++++ SUPPLIED DATA ++++

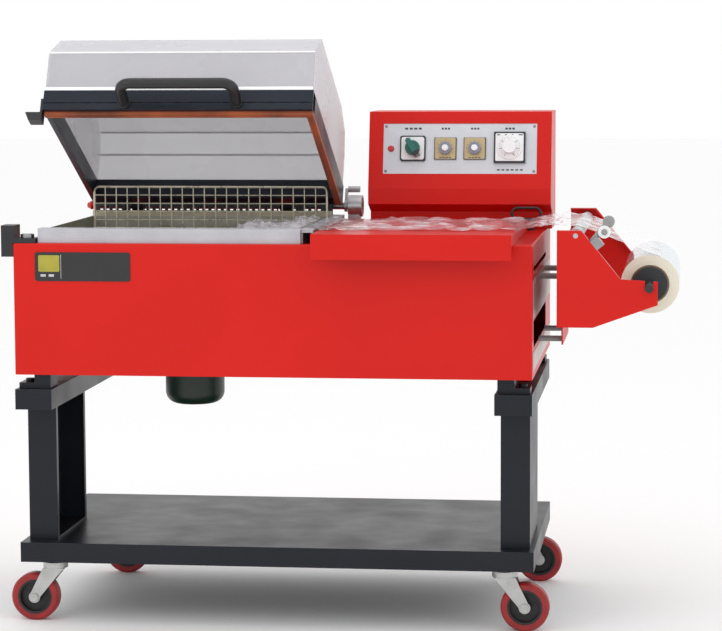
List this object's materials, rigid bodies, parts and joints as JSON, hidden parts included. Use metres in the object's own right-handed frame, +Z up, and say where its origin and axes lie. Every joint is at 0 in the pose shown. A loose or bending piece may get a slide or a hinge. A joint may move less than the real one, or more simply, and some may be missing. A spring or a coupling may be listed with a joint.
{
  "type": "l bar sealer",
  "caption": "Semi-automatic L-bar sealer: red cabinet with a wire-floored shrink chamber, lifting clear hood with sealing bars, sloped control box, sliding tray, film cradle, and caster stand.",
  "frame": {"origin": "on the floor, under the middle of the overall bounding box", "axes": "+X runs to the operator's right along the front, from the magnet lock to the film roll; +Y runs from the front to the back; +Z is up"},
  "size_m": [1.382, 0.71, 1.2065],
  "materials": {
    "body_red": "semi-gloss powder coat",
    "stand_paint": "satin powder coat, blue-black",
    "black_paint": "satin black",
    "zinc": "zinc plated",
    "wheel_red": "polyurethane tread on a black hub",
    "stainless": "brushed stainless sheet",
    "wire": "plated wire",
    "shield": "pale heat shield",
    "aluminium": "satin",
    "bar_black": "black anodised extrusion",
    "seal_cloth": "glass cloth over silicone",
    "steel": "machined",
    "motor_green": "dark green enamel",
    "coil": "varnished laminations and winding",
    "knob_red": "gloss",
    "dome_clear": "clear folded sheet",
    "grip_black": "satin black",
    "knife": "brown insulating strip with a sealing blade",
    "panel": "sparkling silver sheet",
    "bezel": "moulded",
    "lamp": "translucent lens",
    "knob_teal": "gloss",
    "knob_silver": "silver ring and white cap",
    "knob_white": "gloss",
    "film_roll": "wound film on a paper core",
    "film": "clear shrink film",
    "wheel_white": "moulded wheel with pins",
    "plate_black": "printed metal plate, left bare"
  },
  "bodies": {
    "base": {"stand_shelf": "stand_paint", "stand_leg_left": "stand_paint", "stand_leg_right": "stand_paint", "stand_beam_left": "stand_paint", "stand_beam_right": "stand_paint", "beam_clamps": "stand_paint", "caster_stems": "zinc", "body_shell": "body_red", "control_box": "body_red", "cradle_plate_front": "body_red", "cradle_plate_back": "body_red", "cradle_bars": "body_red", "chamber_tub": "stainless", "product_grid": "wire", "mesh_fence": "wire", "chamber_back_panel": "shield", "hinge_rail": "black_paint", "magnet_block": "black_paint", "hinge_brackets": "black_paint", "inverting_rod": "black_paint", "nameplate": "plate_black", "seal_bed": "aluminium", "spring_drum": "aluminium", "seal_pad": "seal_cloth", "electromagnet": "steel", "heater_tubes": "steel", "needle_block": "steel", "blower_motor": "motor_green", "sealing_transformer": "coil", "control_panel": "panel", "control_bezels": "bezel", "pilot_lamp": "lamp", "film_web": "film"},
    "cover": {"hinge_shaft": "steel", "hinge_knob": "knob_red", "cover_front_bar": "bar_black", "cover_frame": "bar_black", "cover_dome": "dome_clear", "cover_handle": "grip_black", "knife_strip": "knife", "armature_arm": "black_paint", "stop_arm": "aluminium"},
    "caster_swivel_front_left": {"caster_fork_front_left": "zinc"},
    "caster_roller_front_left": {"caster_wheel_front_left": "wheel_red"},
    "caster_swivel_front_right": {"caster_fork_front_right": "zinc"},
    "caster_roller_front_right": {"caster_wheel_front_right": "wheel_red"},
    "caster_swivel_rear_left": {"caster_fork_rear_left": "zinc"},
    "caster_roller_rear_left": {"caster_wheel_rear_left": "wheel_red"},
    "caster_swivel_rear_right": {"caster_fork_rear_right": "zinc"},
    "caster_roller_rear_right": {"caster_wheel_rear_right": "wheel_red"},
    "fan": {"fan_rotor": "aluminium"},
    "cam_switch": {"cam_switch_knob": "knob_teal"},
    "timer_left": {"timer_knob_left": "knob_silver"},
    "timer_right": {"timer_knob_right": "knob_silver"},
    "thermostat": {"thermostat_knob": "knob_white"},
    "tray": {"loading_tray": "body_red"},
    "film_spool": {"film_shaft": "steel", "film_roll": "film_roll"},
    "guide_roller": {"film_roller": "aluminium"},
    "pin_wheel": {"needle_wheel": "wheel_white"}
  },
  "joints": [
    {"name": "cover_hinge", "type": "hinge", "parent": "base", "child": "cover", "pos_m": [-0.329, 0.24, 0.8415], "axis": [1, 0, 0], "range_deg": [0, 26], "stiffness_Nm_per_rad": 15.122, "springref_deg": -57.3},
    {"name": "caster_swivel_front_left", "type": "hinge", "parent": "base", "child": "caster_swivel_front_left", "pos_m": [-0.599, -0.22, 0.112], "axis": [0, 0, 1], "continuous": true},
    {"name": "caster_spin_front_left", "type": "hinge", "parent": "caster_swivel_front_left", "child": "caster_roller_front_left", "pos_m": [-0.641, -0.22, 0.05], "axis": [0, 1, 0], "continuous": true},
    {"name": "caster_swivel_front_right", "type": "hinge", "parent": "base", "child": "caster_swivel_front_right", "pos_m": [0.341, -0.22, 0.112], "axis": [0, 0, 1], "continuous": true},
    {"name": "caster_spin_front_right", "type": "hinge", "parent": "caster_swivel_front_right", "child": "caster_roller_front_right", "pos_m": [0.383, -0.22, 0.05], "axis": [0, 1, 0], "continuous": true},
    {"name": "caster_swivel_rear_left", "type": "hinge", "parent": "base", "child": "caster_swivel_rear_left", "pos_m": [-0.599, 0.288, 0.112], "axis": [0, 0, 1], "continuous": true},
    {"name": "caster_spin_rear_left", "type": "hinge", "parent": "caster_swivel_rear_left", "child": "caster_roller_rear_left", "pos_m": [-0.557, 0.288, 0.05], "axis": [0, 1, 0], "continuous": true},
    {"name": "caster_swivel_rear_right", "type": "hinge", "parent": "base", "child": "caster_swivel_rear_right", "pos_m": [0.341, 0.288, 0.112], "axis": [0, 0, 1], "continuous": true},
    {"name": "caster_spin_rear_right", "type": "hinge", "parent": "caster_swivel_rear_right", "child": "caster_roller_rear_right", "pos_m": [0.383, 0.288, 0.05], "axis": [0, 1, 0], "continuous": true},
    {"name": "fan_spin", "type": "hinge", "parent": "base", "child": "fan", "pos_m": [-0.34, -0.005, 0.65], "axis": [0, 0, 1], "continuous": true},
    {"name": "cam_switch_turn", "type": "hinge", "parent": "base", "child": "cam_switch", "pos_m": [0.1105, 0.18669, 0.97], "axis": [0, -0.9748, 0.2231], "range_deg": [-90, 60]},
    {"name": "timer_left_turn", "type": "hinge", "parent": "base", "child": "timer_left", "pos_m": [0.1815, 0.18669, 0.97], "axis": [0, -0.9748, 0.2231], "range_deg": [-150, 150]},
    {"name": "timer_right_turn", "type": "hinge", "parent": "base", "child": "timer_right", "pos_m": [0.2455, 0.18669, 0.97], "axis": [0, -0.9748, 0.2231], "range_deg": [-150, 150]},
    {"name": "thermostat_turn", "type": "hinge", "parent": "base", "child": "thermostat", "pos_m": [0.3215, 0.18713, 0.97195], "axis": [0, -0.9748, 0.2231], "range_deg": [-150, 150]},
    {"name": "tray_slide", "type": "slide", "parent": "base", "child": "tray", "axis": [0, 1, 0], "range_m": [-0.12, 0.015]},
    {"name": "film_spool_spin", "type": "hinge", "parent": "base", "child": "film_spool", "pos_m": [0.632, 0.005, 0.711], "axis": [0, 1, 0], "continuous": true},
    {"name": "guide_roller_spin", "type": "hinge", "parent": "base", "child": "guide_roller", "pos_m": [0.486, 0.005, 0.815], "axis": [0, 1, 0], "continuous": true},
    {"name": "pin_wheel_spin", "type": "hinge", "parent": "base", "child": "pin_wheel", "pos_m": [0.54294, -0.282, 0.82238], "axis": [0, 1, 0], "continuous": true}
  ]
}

++++

Find all lines with "axes" in them and copy each one.

_THE ANSWER:_
List this object's materials, rigid bodies, parts and joints as JSON, hidden parts included. Use metres in the object's own right-handed frame, +Z up, and say where its origin and axes lie. Every joint is at 0 in the pose shown. A loose or bending piece may get a slide or a hinge. A joint may move less than the real one, or more simply, and some may be missing. A spring or a coupling may be listed with a joint.
  "frame": {"origin": "on the floor, under the middle of the overall bounding box", "axes": "+X runs to the operator's right along the front, from the magnet lock to the film roll; +Y runs from the front to the back; +Z is up"},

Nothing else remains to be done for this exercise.